The 10-by-3-foot sign would be in the frame of the typical television camera shot that takes in the pitcher, catcher and batter.
A total of 80 permanent seats would be installed in an area adjacent to the dugout on the right field side of the park where there have been 48 folding chairs, said Peter Scales, a spokesman for the city's Planning Department. A chain-link fence around the area would be replaced by a brick wall, he said.
"These plans balance the historic preservation of the park with the operating needs of the Chicago Cubs," Scales said. "Therefore, the Planning Department is recommending that the Landmarks Commission approve it."
Because the ballpark is an official city landmark, all proposed changes must undergo commission review. Wrigley Field and the Cubs are owned by Tribune Co., which also owns the Chicago Tribune.
The sign would produce $3 million to $5 million in ad revenues annually. For at least the 2005 season, team officials won't accept any advertising for tobacco products or hard liquor, said Michael Lufrano, Cubs vice president of community affairs.
Between the concert and the ad board, the Cubs could recognize probably about $6 million in revenues.

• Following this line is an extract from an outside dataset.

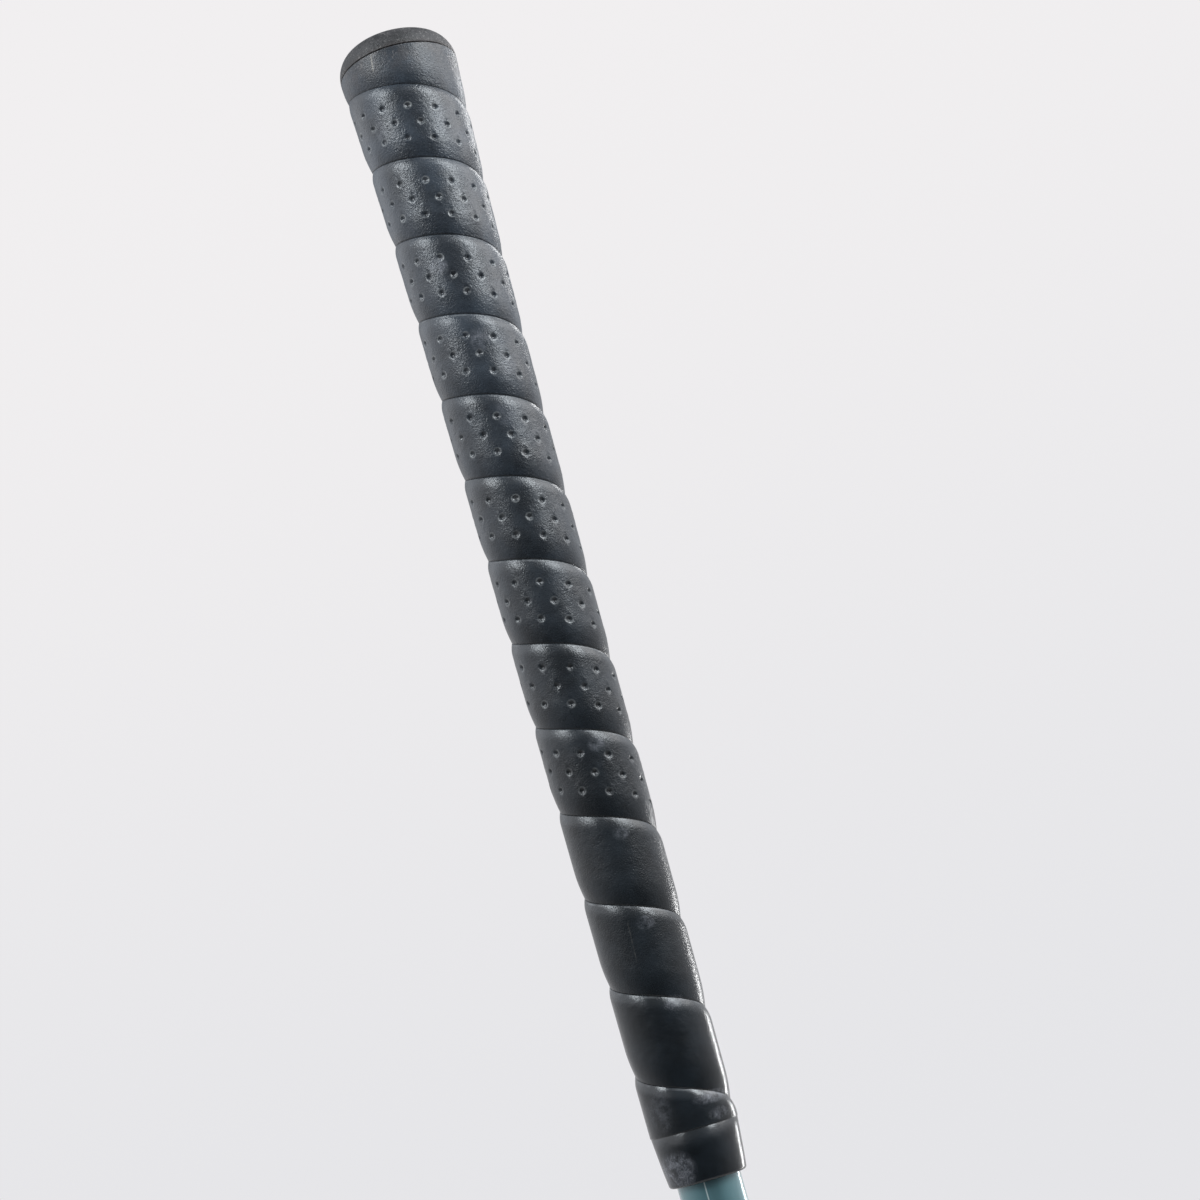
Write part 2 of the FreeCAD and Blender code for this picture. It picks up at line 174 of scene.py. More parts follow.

If the Cubs add 80 seats to Wrigley, the new seating capacity would be 39,638 (it is currently 39,558, but this number does not include the 48 folding chairs.)
Assuming the Cubs charge the same price for the new seats as the 213 dugout seats they added last year, the Cubs would have an extra $1,104,000 in revenue from ticket sales.
In other news, the Astros started the Carlos Beltran bidding at $13.5 million per year... only $.9 million to go.
Moreover, the Cubs ticket sale revenue was about $90 million last year. They raised ticket prices 17.5%, so thats another $15.75 million.
So, please do not tell me that we cannot afford Carlos Beltran. We can. The question is, how bad do we want him?